[WHAT TO DO]:
Your task is to print the material below exactly as presented.

[GIVEN INFORMATION]:
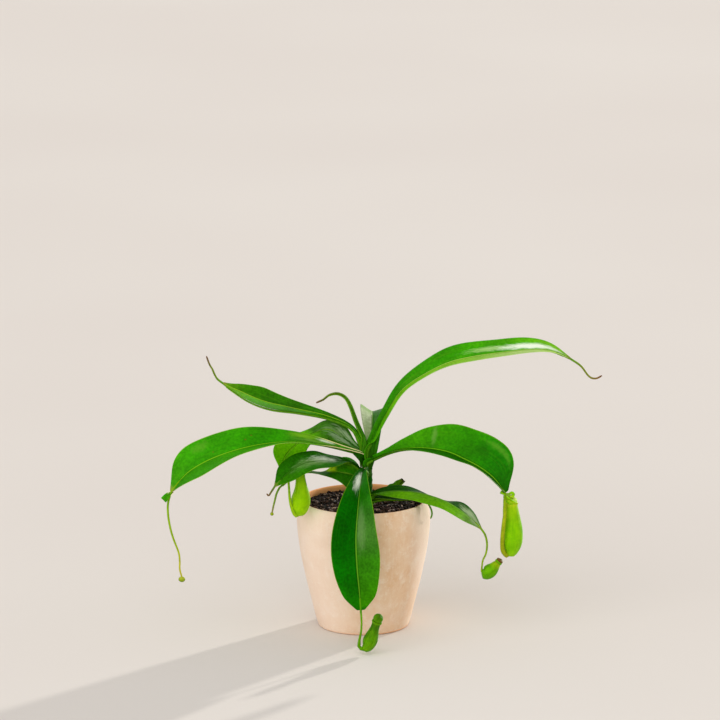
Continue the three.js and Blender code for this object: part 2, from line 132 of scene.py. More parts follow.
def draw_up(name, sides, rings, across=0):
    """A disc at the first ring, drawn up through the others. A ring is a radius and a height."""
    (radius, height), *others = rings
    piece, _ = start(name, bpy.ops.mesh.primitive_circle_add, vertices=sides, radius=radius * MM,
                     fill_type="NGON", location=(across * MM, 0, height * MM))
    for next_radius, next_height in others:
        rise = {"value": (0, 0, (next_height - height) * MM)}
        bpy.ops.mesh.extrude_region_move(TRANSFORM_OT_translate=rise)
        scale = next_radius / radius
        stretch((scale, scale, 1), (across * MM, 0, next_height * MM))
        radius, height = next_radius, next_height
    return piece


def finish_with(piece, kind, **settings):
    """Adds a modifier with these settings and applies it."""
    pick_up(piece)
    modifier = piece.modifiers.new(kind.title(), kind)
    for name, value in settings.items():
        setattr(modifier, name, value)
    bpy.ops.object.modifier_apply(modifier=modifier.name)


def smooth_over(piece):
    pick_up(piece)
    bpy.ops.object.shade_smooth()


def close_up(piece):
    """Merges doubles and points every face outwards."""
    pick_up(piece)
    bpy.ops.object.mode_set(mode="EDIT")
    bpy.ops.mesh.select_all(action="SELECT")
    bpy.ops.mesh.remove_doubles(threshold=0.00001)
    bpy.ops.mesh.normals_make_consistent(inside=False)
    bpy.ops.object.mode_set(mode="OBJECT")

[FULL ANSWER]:
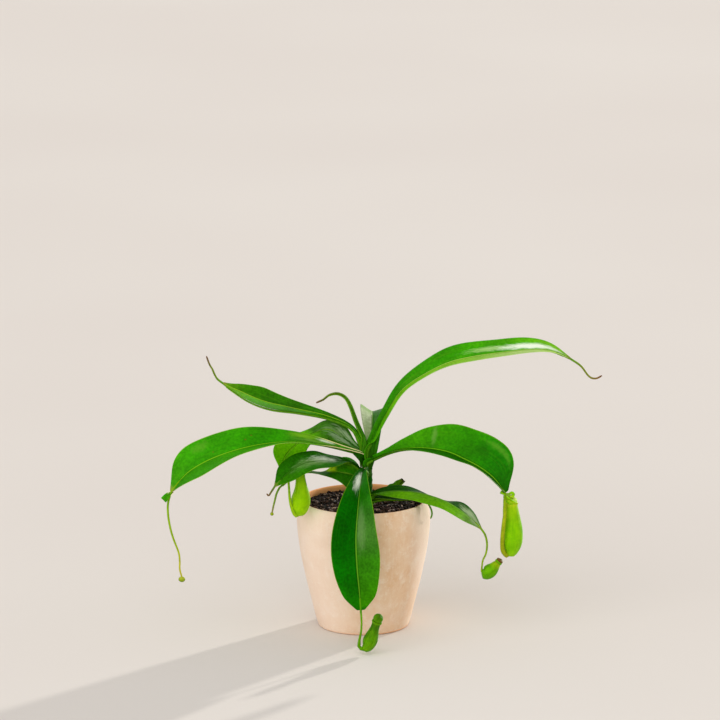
Continue the three.js and Blender code for this object: part 2, from line 132 of scene.py. More parts follow.
def draw_up(name, sides, rings, across=0):
    """A disc at the first ring, drawn up through the others. A ring is a radius and a height."""
    (radius, height), *others = rings
    piece, _ = start(name, bpy.ops.mesh.primitive_circle_add, vertices=sides, radius=radius * MM,
                     fill_type="NGON", location=(across * MM, 0, height * MM))
    for next_radius, next_height in others:
        rise = {"value": (0, 0, (next_height - height) * MM)}
        bpy.ops.mesh.extrude_region_move(TRANSFORM_OT_translate=rise)
        scale = next_radius / radius
        stretch((scale, scale, 1), (across * MM, 0, next_height * MM))
        radius, height = next_radius, next_height
    return piece


def finish_with(piece, kind, **settings):
    """Adds a modifier with these settings and applies it."""
    pick_up(piece)
    modifier = piece.modifiers.new(kind.title(), kind)
    for name, value in settings.items():
        setattr(modifier, name, value)
    bpy.ops.object.modifier_apply(modifier=modifier.name)


def smooth_over(piece):
    pick_up(piece)
    bpy.ops.object.shade_smooth()


def close_up(piece):
    """Merges doubles and points every face outwards."""
    pick_up(piece)
    bpy.ops.object.mode_set(mode="EDIT")
    bpy.ops.mesh.select_all(action="SELECT")
    bpy.ops.mesh.remove_doubles(threshold=0.00001)
    bpy.ops.mesh.normals_make_consistent(inside=False)
    bpy.ops.object.mode_set(mode="OBJECT")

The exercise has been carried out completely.